The response time of a service is the duration between when an end-user makes a request and when a response is sent back. This data is automatically collected by Locust. When the first unsuccessful request occurs, note the maximum number of concurrent users, decrease by it by one, and record this number. Then rerun the experiment with the recorded number of concurrent users and aspawn rate of 1 user/second to ensure a 100% success rate.
Finally, report your results along with the average response time in table format, as shown below:
Table 1: Experiment Results
Nectar Master
# of Pods Max Users Avg. Response Time (ms) Max Users Avg. Response Time (ms)
1
2
4
8
Ensure to run each experiment multiple times to verify the correctness of your experiment and con- sistency of average response time values across various experiments. This is because network traffic and some other environmental aspects might affect your experiments.
In your report, discuss this table and justify your observations. To automate your experimentation and collect data points, you can write a script that automatically varies the parameters for the experiments and collects data points.
Your report must be a maximum 1500 words excluding your table and references. You need to include the following in your report:
. The table as explained above.
. Explanation of results and observations in your experiments (1000 words).
. Select three challenges of your choice from the list of distributed systems challenges discussed in the first week seminar, give a practical example from your project that illustrates that challenge and how it is addressed in your system (500 words).
Use 12pt Times font, single column, 1-inch margin all around. Put your full name, your tutor name, and student number at the top of your report.
8 Video Recording
You should submit a video recording and demonstrate your assignment. You should cover the following items in your Video Submission for this assignment:
. Web Service - (approx 2 minutes) Open the source code of your application and briefly explain your program’s methodology and overall architecture. Put emphasis on how web service is created, how JSON messages are created.
. Dockerfile - (approx 1 minute) Briefly explain your approach for containerising the application. Show your Dockerfile, explain it briefly.
. Kubernetes Cluster and Kubernetes Service - (approx 4 minutes)
1. Briefly discuss how did you install Docker and Kubernetes and mention which version of these tools are being used. Also mention that which networking module of Kuberentes is used in your setup and why?
2. List your cluster nodes (kubectl get nodes, using -o wide) and explain cluster-info. 3. Show your deployment YAML file and briefly explain it.
4. Show your service configuration file and briefly explain it.
5. Explain and show how your docker image is built and loaded in your Kubernetes cluster. 6. Show your VMs in OCI dashboard.
7. Show the public IP address of the controller node, and its security group. If you have VCN and subnets you can discuss them as well. Explain why you have configured your security groups and port(s).
8. For the 4 pods configuration, show that your deployment is working by listing your pods.
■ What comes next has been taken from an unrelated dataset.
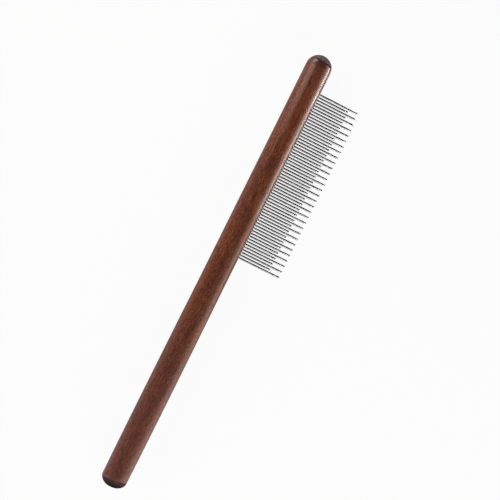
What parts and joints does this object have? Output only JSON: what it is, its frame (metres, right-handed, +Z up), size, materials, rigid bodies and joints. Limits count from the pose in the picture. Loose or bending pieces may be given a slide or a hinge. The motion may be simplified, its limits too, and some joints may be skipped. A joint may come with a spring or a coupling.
{
  "type": "grooming comb",
  "caption": "Grooming comb with a slim round stained-wood rod handle, domed at both ends, and a straight row of alternating long and short round steel pins set into its side.",
  "frame": {"origin": "centre of the bottom of the box around the whole comb as it lies at rest, below a point between the rod and the pin tips", "axes": "+X along the rod towards the comb end, +Z up from the surface the comb lies on; the pins point to -Y and slope 12 degrees below level, so that the long ones reach the surface"},
  "size_m": [0.2112, 0.0316, 0.0119],
  "materials": {
    "stained_wood": "dark reddish-brown stained hardwood under a satin clear lacquer, with darker end grain on both domes",
    "pin_steel": "polished drawn steel wire"
  },
  "bodies": {
    "root": {"handle_rod": "stained_wood", "pin_pair_comb_end": "pin_steel", "long_pin_02": "pin_steel", "short_pin_02": "pin_steel", "long_pin_03": "pin_steel", "short_pin_03": "pin_steel", "long_pin_04": "pin_steel", "short_pin_04": "pin_steel", "long_pin_05": "pin_steel", "short_pin_05": "pin_steel", "long_pin_06": "pin_steel", "short_pin_06": "pin_steel", "long_pin_07": "pin_steel", "short_pin_07": "pin_steel", "long_pin_08": "pin_steel", "short_pin_08": "pin_steel", "long_pin_09": "pin_steel", "short_pin_09": "pin_steel", "long_pin_10": "pin_steel", "short_pin_10": "pin_steel", "long_pin_11": "pin_steel", "short_pin_11": "pin_steel", "long_pin_12": "pin_steel", "short_pin_12": "pin_steel", "long_pin_13": "pin_steel", "short_pin_13": "pin_steel", "long_pin_14": "pin_steel", "short_pin_14": "pin_steel", "long_pin_15": "pin_steel", "short_pin_15": "pin_steel", "long_pin_16": "pin_steel", "short_pin_16": "pin_steel", "long_pin_17": "pin_steel", "short_pin_17": "pin_steel", "long_pin_18": "pin_steel", "short_pin_18": "pin_steel", "long_pin_19": "pin_steel", "short_pin_19": "pin_steel", "long_pin_20": "pin_steel", "short_pin_20": "pin_steel", "long_pin_21": "pin_steel", "short_pin_21": "pin_steel", "long_pin_22": "pin_steel", "short_pin_22": "pin_steel", "long_pin_23": "pin_steel", "short_pin_23": "pin_steel", "long_pin_24": "pin_steel", "short_pin_24": "pin_steel", "long_pin_25": "pin_steel", "short_pin_25": "pin_steel", "long_pin_26": "pin_steel", "short_pin_26": "pin_steel", "long_pin_27": "pin_steel", "short_pin_27": "pin_steel", "long_pin_28": "pin_steel", "short_pin_28": "pin_steel", "long_pin_29": "pin_steel", "short_pin_29": "pin_steel", "long_pin_30": "pin_steel", "pin_pair_grip_end": "pin_steel"}
  },
  "joints": []
}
Then show your service is working and can be reached from outside your controller VM by running the client code on your local computer.
9. Finally, show the log for pods to demonstrate load balancing is working as expected.
. Locust script - (approx 1 minutes) Explain your Locust client and show a quick demo.
. Experiments - There is NO need for any discussion regarding this part in the video.
Caution: Please note that if you do not cover the items requested above in your video you will lose marks even if your code and configurations work properly.
Caution: Your video should be no longer than 8 minutes. Please note that any content exceeding this duration will result in penalties. Also, kindly refrain from adjusting the recording speed of your video to 1.5x or 2x. The examiners may penalize you if they are unable to follow your talk at a normal pace or understand the content of your presentation.
Recommendation: To ensure that you do not miss any important points in your video recording and stay on track with time, we recommend preparing a script for yourself beforehand. During the recording session, it can be helpful to refer to your script and read through it as needed. You should also prepare all the commands you need to copy paste before recoding.
9 Technical aspects
. Keep your setup up and running during the marking period, as we may access and test your service. Do not remove anything before the teaching team’s announcement. Make sure you provide the URL of your service endpoint in the ReadMe.txt.
. You can use any programming language. Note that the majority of this project description is written based on Python.
. Make sure you install all the required packages wherever needed. For example, python, Yolov3-tiny, opencv-python, flask, NumPy and etc.
. When you are running experiments, do not use your bandwidth for other network activities, as it might affect your results.
. Since failure is probable in cloud environments, make sure you will take regular backups of your work and snapshot of VMs.
. Make sure your Kubernetes service properly distributes tasks between pods (check logs).
. Make sure you limit the CPU and memory for each pod (0.5 and 512MiB).
. It’s important to ensure that your cluster is functioning correctly after each experiment and if rede- ployment might be necessary in some cases.
10 Submission
You need to submit four files via Moodle:
. A report in PDF format as requested.
. A .ZIP file (not .RAR or other formats) containing the following:
1. Your Dockerfile.
2. Your web service source code.
3. Your Kubernetes deployment and service configurations (YAML files).
4. Your Locust Client script.
5. Any script that automates running experiments if you have one.
. A ReadMe.txt file with:
1. The URL to a 8-minute video demonstrating your system. You can use Google Drive, Panopto, or YouTube, e.g., https://www.youtube.com/watch?v=8frmloR4gTY&t=7s.
2. The URL to your web service endpoint, e.g, http://118.138.43.2:5000/api/object detection .
Please make sure the video can be accessed by the teaching team (all tutors and the lecturer). If you would like to inform us regarding anything else you can use this ReadMe file.